### Exercise directions
In full and without alteration, give the listing again.

### Dataset excerpt
* * * * * * * * *

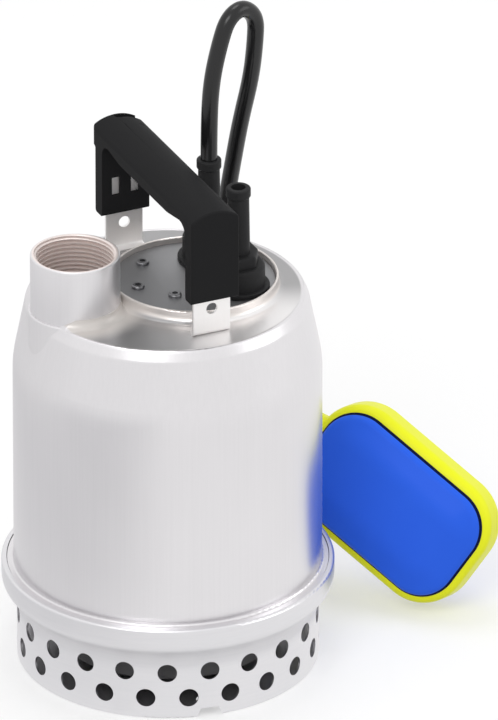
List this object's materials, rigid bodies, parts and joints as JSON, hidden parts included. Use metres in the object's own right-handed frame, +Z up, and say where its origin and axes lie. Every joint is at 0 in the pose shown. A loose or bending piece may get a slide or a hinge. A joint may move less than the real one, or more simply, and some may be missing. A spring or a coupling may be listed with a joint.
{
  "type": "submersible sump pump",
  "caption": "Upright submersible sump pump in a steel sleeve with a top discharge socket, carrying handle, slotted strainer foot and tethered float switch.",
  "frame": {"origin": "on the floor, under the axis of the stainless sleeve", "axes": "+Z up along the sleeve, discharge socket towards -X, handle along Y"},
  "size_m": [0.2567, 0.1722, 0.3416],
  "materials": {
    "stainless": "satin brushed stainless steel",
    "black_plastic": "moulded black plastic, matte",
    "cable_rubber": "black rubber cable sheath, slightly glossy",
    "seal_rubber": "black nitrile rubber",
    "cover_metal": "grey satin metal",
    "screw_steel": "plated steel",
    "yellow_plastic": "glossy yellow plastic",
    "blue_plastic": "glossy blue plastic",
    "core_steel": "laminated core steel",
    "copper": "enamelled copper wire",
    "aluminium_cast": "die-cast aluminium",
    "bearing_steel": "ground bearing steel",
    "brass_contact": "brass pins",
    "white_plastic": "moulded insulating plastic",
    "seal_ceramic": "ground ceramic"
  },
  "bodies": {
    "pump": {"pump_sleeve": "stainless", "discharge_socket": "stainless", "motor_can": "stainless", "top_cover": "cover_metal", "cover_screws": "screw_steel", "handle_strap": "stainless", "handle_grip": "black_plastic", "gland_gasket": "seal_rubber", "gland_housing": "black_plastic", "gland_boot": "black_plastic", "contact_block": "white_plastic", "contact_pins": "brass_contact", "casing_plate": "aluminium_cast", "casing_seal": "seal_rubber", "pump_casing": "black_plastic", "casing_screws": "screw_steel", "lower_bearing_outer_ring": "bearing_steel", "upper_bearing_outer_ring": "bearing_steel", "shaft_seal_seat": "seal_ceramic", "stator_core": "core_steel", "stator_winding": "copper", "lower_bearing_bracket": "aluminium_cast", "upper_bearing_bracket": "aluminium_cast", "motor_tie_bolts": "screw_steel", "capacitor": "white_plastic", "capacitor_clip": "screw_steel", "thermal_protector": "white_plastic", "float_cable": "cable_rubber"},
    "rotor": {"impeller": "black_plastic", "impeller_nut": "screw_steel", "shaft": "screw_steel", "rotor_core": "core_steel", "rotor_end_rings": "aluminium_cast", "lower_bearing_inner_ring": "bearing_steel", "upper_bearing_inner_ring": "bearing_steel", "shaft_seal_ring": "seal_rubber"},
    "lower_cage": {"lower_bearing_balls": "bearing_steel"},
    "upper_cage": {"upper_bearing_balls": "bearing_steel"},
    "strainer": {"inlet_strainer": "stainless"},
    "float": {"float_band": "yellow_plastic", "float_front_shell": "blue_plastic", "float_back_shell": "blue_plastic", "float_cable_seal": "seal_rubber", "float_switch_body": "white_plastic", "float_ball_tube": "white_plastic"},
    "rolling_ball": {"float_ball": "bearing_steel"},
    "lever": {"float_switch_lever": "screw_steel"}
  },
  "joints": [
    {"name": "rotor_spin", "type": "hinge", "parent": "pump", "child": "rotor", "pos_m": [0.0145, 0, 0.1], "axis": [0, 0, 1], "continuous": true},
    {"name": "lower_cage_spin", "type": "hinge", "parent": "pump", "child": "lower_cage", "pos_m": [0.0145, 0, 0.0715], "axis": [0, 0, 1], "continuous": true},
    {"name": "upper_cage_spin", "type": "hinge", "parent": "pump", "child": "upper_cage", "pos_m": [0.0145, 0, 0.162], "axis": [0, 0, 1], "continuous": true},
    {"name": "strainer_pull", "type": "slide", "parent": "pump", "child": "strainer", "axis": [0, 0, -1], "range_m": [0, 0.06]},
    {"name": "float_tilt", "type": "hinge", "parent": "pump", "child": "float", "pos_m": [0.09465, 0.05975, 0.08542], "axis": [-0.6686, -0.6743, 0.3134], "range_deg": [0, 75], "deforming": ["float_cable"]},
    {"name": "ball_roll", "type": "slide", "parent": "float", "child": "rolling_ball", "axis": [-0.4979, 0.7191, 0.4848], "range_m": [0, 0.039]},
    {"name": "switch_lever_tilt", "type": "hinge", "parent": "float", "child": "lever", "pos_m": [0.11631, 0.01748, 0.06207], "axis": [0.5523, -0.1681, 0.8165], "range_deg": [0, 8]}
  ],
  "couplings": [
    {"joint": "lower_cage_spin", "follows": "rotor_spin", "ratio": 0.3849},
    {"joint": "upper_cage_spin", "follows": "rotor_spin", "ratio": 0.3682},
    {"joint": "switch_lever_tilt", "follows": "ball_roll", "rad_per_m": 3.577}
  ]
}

* * * * * * * * *

### Output for this exercise
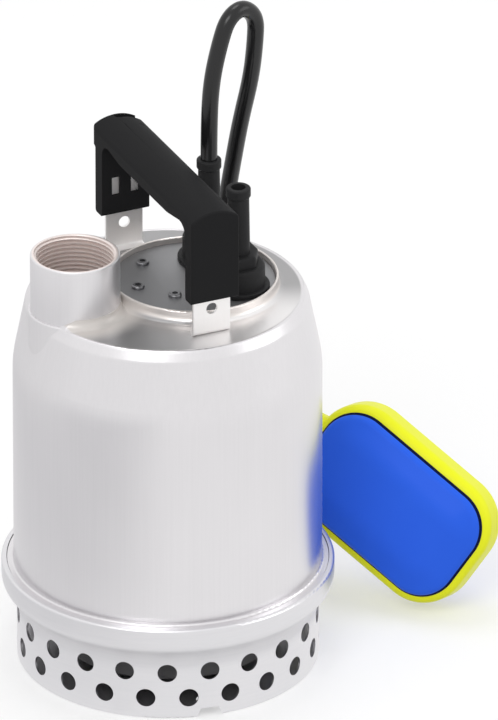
List this object's materials, rigid bodies, parts and joints as JSON, hidden parts included. Use metres in the object's own right-handed frame, +Z up, and say where its origin and axes lie. Every joint is at 0 in the pose shown. A loose or bending piece may get a slide or a hinge. A joint may move less than the real one, or more simply, and some may be missing. A spring or a coupling may be listed with a joint.
{
  "type": "submersible sump pump",
  "caption": "Upright submersible sump pump in a steel sleeve with a top discharge socket, carrying handle, slotted strainer foot and tethered float switch.",
  "frame": {"origin": "on the floor, under the axis of the stainless sleeve", "axes": "+Z up along the sleeve, discharge socket towards -X, handle along Y"},
  "size_m": [0.2567, 0.1722, 0.3416],
  "materials": {
    "stainless": "satin brushed stainless steel",
    "black_plastic": "moulded black plastic, matte",
    "cable_rubber": "black rubber cable sheath, slightly glossy",
    "seal_rubber": "black nitrile rubber",
    "cover_metal": "grey satin metal",
    "screw_steel": "plated steel",
    "yellow_plastic": "glossy yellow plastic",
    "blue_plastic": "glossy blue plastic",
    "core_steel": "laminated core steel",
    "copper": "enamelled copper wire",
    "aluminium_cast": "die-cast aluminium",
    "bearing_steel": "ground bearing steel",
    "brass_contact": "brass pins",
    "white_plastic": "moulded insulating plastic",
    "seal_ceramic": "ground ceramic"
  },
  "bodies": {
    "pump": {"pump_sleeve": "stainless", "discharge_socket": "stainless", "motor_can": "stainless", "top_cover": "cover_metal", "cover_screws": "screw_steel", "handle_strap": "stainless", "handle_grip": "black_plastic", "gland_gasket": "seal_rubber", "gland_housing": "black_plastic", "gland_boot": "black_plastic", "contact_block": "white_plastic", "contact_pins": "brass_contact", "casing_plate": "aluminium_cast", "casing_seal": "seal_rubber", "pump_casing": "black_plastic", "casing_screws": "screw_steel", "lower_bearing_outer_ring": "bearing_steel", "upper_bearing_outer_ring": "bearing_steel", "shaft_seal_seat": "seal_ceramic", "stator_core": "core_steel", "stator_winding": "copper", "lower_bearing_bracket": "aluminium_cast", "upper_bearing_bracket": "aluminium_cast", "motor_tie_bolts": "screw_steel", "capacitor": "white_plastic", "capacitor_clip": "screw_steel", "thermal_protector": "white_plastic", "float_cable": "cable_rubber"},
    "rotor": {"impeller": "black_plastic", "impeller_nut": "screw_steel", "shaft": "screw_steel", "rotor_core": "core_steel", "rotor_end_rings": "aluminium_cast", "lower_bearing_inner_ring": "bearing_steel", "upper_bearing_inner_ring": "bearing_steel", "shaft_seal_ring": "seal_rubber"},
    "lower_cage": {"lower_bearing_balls": "bearing_steel"},
    "upper_cage": {"upper_bearing_balls": "bearing_steel"},
    "strainer": {"inlet_strainer": "stainless"},
    "float": {"float_band": "yellow_plastic", "float_front_shell": "blue_plastic", "float_back_shell": "blue_plastic", "float_cable_seal": "seal_rubber", "float_switch_body": "white_plastic", "float_ball_tube": "white_plastic"},
    "rolling_ball": {"float_ball": "bearing_steel"},
    "lever": {"float_switch_lever": "screw_steel"}
  },
  "joints": [
    {"name": "rotor_spin", "type": "hinge", "parent": "pump", "child": "rotor", "pos_m": [0.0145, 0, 0.1], "axis": [0, 0, 1], "continuous": true},
    {"name": "lower_cage_spin", "type": "hinge", "parent": "pump", "child": "lower_cage", "pos_m": [0.0145, 0, 0.0715], "axis": [0, 0, 1], "continuous": true},
    {"name": "upper_cage_spin", "type": "hinge", "parent": "pump", "child": "upper_cage", "pos_m": [0.0145, 0, 0.162], "axis": [0, 0, 1], "continuous": true},
    {"name": "strainer_pull", "type": "slide", "parent": "pump", "child": "strainer", "axis": [0, 0, -1], "range_m": [0, 0.06]},
    {"name": "float_tilt", "type": "hinge", "parent": "pump", "child": "float", "pos_m": [0.09465, 0.05975, 0.08542], "axis": [-0.6686, -0.6743, 0.3134], "range_deg": [0, 75], "deforming": ["float_cable"]},
    {"name": "ball_roll", "type": "slide", "parent": "float", "child": "rolling_ball", "axis": [-0.4979, 0.7191, 0.4848], "range_m": [0, 0.039]},
    {"name": "switch_lever_tilt", "type": "hinge", "parent": "float", "child": "lever", "pos_m": [0.11631, 0.01748, 0.06207], "axis": [0.5523, -0.1681, 0.8165], "range_deg": [0, 8]}
  ],
  "couplings": [
    {"joint": "lower_cage_spin", "follows": "rotor_spin", "ratio": 0.3849},
    {"joint": "upper_cage_spin", "follows": "rotor_spin", "ratio": 0.3682},
    {"joint": "switch_lever_tilt", "follows": "ball_roll", "rad_per_m": 3.577}
  ]
}